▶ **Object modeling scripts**
+--

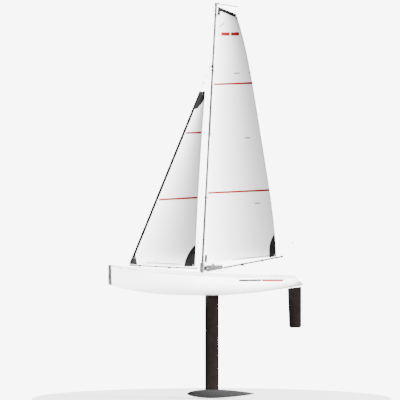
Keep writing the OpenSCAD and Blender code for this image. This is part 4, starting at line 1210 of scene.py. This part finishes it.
def foil_pieces():
    points, faces = fin_shape()
    add_piece("fin_blade", points, faces, FINISHES["blade"], "hull", "black_blade", ["keel_fin"], angle=50)
    bolt_x = (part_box("bulb_bolt")[0].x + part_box("bulb_bolt")[1].x) / 2
    bulb = carved(*bulb_shape(), [(bolt_x, 0, 3.25 * MM, -0.35, -0.3398)], "bulb_casting")
    dress(bulb, FINISHES["bulb"], "hull", "lead_grey", ["ballast_bulb"])
    points, faces = blade_shape()
    add_piece(
        "rudder_foil", points, faces, FINISHES["blade"], "rudder", "black_blade", ["rudder_blade"], angle=50
    )
    refined("bulb_bolt", FINISHES["steel"], "hull", 0.3 * MM)


# Start, direction, radius, finish and body of each tube
TUBES = {
    "mast": (MAST_FOOT, MAST_UP, MAST_RADIUS, "tube", "hull"),
    "main_boom": (BOOM_START, BOOM_AIM, BOOM_RADIUS, "boom", "main_rig"),
    "jib_boom": (JIB_START, JIB_AIM, JIB_RADIUS, "boom", "jib_rig"),
}


def tube(name, node, kind, start, end):
    """Round tube between two distances along its axis, with eased ends."""
    origin, aim, radius, finish, body = TUBES[kind]
    ease = 0.25 * MM
    profile = [(radius - ease, start), (radius - 0.3 * ease, start + 0.3 * ease), (radius, start + ease)]
    profile += [(radius, end - ease), (radius - 0.3 * ease, end - 0.3 * ease), (radius - ease, end)]
    points, faces = turned(profile, origin, aim, 56)
    add_piece(name, points, faces, FINISHES[finish], body, "mast_grey", [node], angle=40)


def mast_pieces():
    middle = MAST_LENGTH / 2
    tube("mast_lower_tube", "mast_lower", "mast", 0.05 * MM, middle - 0.06 * MM)
    tube("mast_upper_tube", "mast_upper", "mast", middle + 0.06 * MM, MAST_LENGTH - 3 * MM)
    refined("masthead_cap", FINISHES["black"], "hull", 0.5 * MM, 3)
    refined("crane_rod", FINISHES["boom"], "hull", 0.3 * MM)
    refined("hounds_fitting", FINISHES["black"], "hull", 0.4 * MM)
    refined("mast_stop_ring", FINISHES["black"], "hull", 0.4 * MM)
    refined("mast_step", FINISHES["black"], "hull", 0.4 * MM)
    refined("luff_rings", FINISHES["black"], "main_rig", 0.3 * MM)
    refined("backstay_bowsie", FINISHES["black"], "hull", 0.4 * MM, 3)


def boom_pieces():
    boom_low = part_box("main_boom")[0]
    first = (boom_low.x - BOOM_START.x) / BOOM_AIM.x + 0.6 * MM
    tube("main_boom_tube", "main_boom", "main_boom", first, BOOM_LENGTH)
    tube("jib_boom_tube", "jib_boom", "jib_boom", 0, JIB_LENGTH)
    refined("main_boom_fittings", FINISHES["black"], "main_rig", 0.4 * MM)
    refined("jib_boom_fittings", FINISHES["black"], "jib_rig", 0.4 * MM)
    refined("jib_swivels", FINISHES["steel"], "jib_rig", 0.2 * MM)


def gooseneck_pieces():
    refined("gooseneck_collar", FINISHES["black"], "main_rig", 0.5 * MM, 3)
    refined("gooseneck_pin", FINISHES["steel"], "main_rig", 0.3 * MM)
    refined("vang_body", FINISHES["grey"], "main_rig", 0.6 * MM, 3)
    refined("vang_wheel", FINISHES["black"], "vang_wheel_body", 0.3 * MM)
    refined("main_sheet_bowsie", FINISHES["black"], "main_rig", 0.35 * MM)


def sail_pieces(prefix, sail, body, across, up, groups, nodes, eyelets):
    """The film, then each named group of overlays, then the eyelets; everything goes with the film."""
    points, faces, uvs = sail.surface(across, up)
    film = add_piece(
        prefix + "_film", points, faces, FINISHES["film"], body, "sail_film", [nodes[0]], uvs, 30
    )
    for name, finish, slot, parts in groups:
        points, faces = join_parts(parts)
        replaced = [nodes[1]] if name == "patches" else ()
        add_piece(
            f"{prefix}_{name}", points, faces, FINISHES[finish], body, slot, replaced, None, 30
        )
    repeated(
        prefix + "_eyelets", eyelet_shape(sizes().eyelet), sail.ring_spots(eyelets), FINISHES["alloy"],
        body, "alloy",
    )
    length = max((sail.luff(1) - sail.luff(0)).length, (sail.leech(1) - sail.leech(0)).length)
    sail.area()


DASH_WIDTH = 3 * MM


def pocket(sail, start, end):
    """Batten pocket with closed black ends: gives the white strip and the two dashes."""
    tape = sizes().tape
    run = (end[0] - start[0], end[1] - start[1])
    inner = (start[0] + run[0] * 0.3, start[1] + run[1] * 0.3)
    outer = (start[0] + run[0] * 0.84, start[1] + run[1] * 0.84)
    white = sail.strip(start, end, 7 * MM, 0.5 * tape)
    dashes = [
        sail.strip(start, inner, DASH_WIDTH, 1.2 * tape, 8),
        sail.strip(outer, end, DASH_WIDTH, 1.2 * tape, 6),
    ]
    return white, dashes


def hem(sail, v):
    """Width of the edge tape as a share across the sail."""
    return sizes().edge_tape / sail.chord(v)


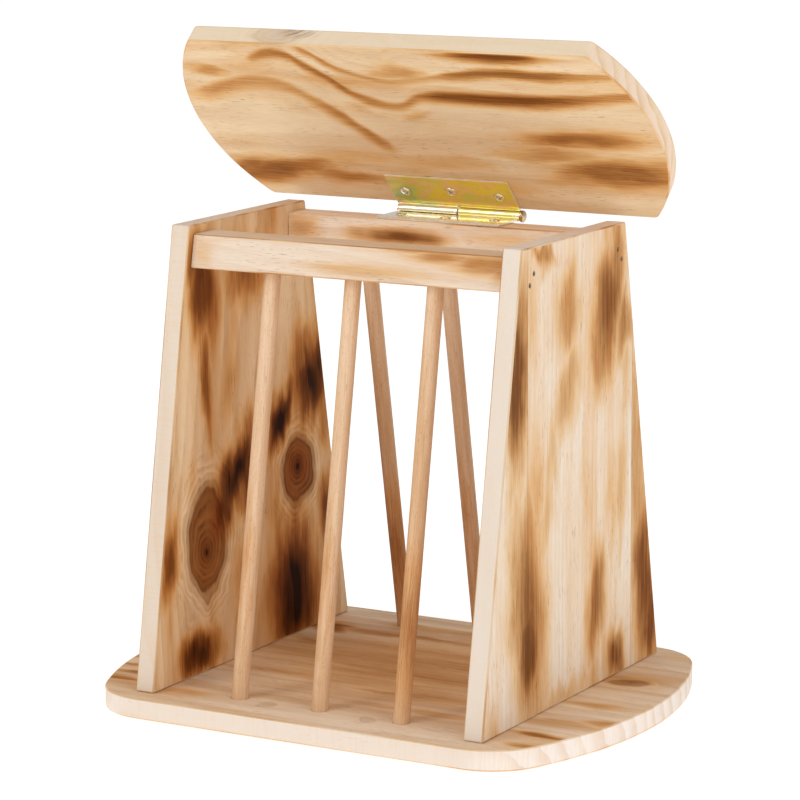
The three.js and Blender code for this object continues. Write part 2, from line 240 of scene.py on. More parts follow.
class MeshMaker:
    """Collects the faces of one mesh, given in millimetres, with a value for each layer on each face."""

    def __init__(self) -> None:
        """Starts an empty mesh."""
        self.bm = bmesh.new()
        self.layers = {layer: self.bm.faces.layers.float.new(layer.value) for layer in Layer}

    def ring(self, points: Sequence[Point3], place: Matrix) -> list[bmesh.types.BMVert]:
        """Adds a ring of vertices.

        Args:
            points: The ring's points.
            place: Matrix, in metres, that the points go through.

        Returns:
            The new vertices.
        """
        return [self.bm.verts.new(place @ (Vector(point) * MM)) for point in points]

    def face(self, verts: Sequence[bmesh.types.BMVert], values: dict[Layer, float]) -> None:
        """Adds one face and sets its values.

        Args:
            verts: The face's corners in order.
            values: What the face keeps for its finish.
        """
        face = self.bm.faces.new(verts)
        for layer, value in values.items():
            face[self.layers[layer]] = value

    def bridge(
        self,
        low: Sequence[bmesh.types.BMVert],
        high: Sequence[bmesh.types.BMVert],
        values: Sequence[dict[Layer, float]],
    ) -> None:
        """Joins two rings of the same length with a band of faces.

        Args:
            low: The first ring.
            high: The ring above it.
            values: The layer values of each face in the band.
        """
        count = len(low)
        for n in range(count):
            after = (n + 1) % count
            self.face([low[n], low[after], high[after], high[n]], values[n])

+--

▶ **The exercise**
What is wanted is an exact copy of the lines from the line containing "The three.js and" to the line containing "face[self.layers[layer]] = value", both lines included, and of no other line.

▶ **Worked answer**
The three.js and Blender code for this object continues. Write part 2, from line 240 of scene.py on. More parts follow.
class MeshMaker:
    """Collects the faces of one mesh, given in millimetres, with a value for each layer on each face."""

    def __init__(self) -> None:
        """Starts an empty mesh."""
        self.bm = bmesh.new()
        self.layers = {layer: self.bm.faces.layers.float.new(layer.value) for layer in Layer}

    def ring(self, points: Sequence[Point3], place: Matrix) -> list[bmesh.types.BMVert]:
        """Adds a ring of vertices.

        Args:
            points: The ring's points.
            place: Matrix, in metres, that the points go through.

        Returns:
            The new vertices.
        """
        return [self.bm.verts.new(place @ (Vector(point) * MM)) for point in points]

    def face(self, verts: Sequence[bmesh.types.BMVert], values: dict[Layer, float]) -> None:
        """Adds one face and sets its values.

        Args:
            verts: The face's corners in order.
            values: What the face keeps for its finish.
        """
        face = self.bm.faces.new(verts)
        for layer, value in values.items():
            face[self.layers[layer]] = value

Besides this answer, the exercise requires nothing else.